:: Do this ::
Up to and including the line with "slide_rail_left = slide_rail(-1)", reproduce the listing below exactly, beginning at its first line.

:: Recorded data ::
==================================================

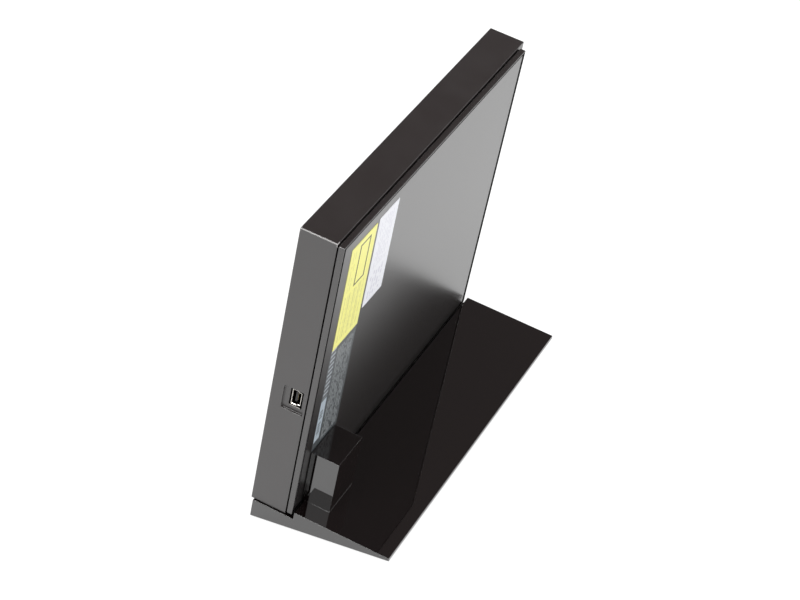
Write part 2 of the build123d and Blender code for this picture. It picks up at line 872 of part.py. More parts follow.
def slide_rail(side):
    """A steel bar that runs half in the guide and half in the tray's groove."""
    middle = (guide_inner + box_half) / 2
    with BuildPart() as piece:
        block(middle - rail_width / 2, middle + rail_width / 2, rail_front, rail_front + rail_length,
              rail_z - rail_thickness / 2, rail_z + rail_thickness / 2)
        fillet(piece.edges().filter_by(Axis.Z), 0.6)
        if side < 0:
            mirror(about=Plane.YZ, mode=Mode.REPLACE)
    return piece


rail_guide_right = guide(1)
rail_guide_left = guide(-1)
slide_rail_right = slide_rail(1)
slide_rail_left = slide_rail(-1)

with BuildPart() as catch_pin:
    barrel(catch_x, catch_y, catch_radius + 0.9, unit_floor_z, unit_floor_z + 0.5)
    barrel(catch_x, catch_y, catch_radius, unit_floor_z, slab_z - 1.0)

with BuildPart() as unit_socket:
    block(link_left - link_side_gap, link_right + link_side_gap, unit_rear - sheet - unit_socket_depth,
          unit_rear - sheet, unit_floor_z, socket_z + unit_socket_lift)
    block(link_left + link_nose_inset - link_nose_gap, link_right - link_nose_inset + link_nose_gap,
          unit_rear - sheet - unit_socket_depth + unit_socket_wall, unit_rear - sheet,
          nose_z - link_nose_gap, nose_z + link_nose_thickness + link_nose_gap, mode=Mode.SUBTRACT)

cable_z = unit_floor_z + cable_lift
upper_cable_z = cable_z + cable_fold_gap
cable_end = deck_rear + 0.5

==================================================

:: Completed exercise ::
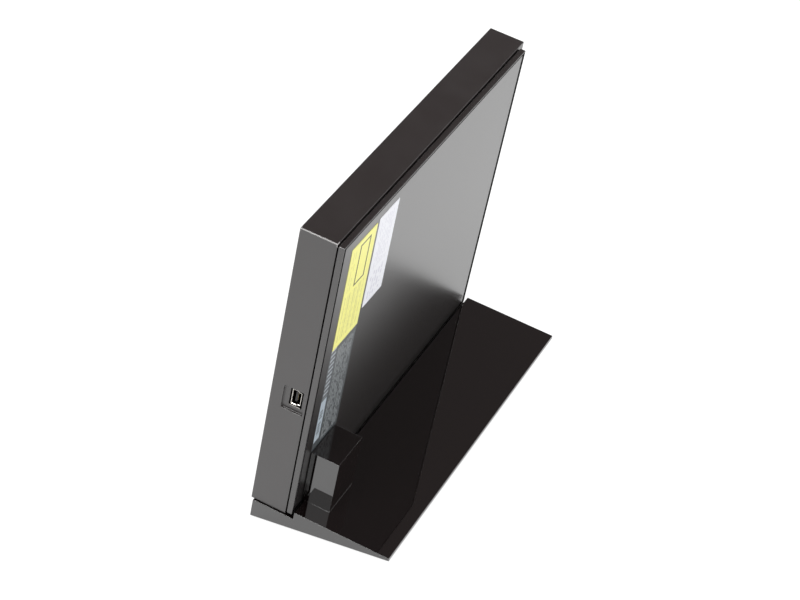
Write part 2 of the build123d and Blender code for this picture. It picks up at line 872 of part.py. More parts follow.
def slide_rail(side):
    """A steel bar that runs half in the guide and half in the tray's groove."""
    middle = (guide_inner + box_half) / 2
    with BuildPart() as piece:
        block(middle - rail_width / 2, middle + rail_width / 2, rail_front, rail_front + rail_length,
              rail_z - rail_thickness / 2, rail_z + rail_thickness / 2)
        fillet(piece.edges().filter_by(Axis.Z), 0.6)
        if side < 0:
            mirror(about=Plane.YZ, mode=Mode.REPLACE)
    return piece


rail_guide_right = guide(1)
rail_guide_left = guide(-1)
slide_rail_right = slide_rail(1)
slide_rail_left = slide_rail(-1)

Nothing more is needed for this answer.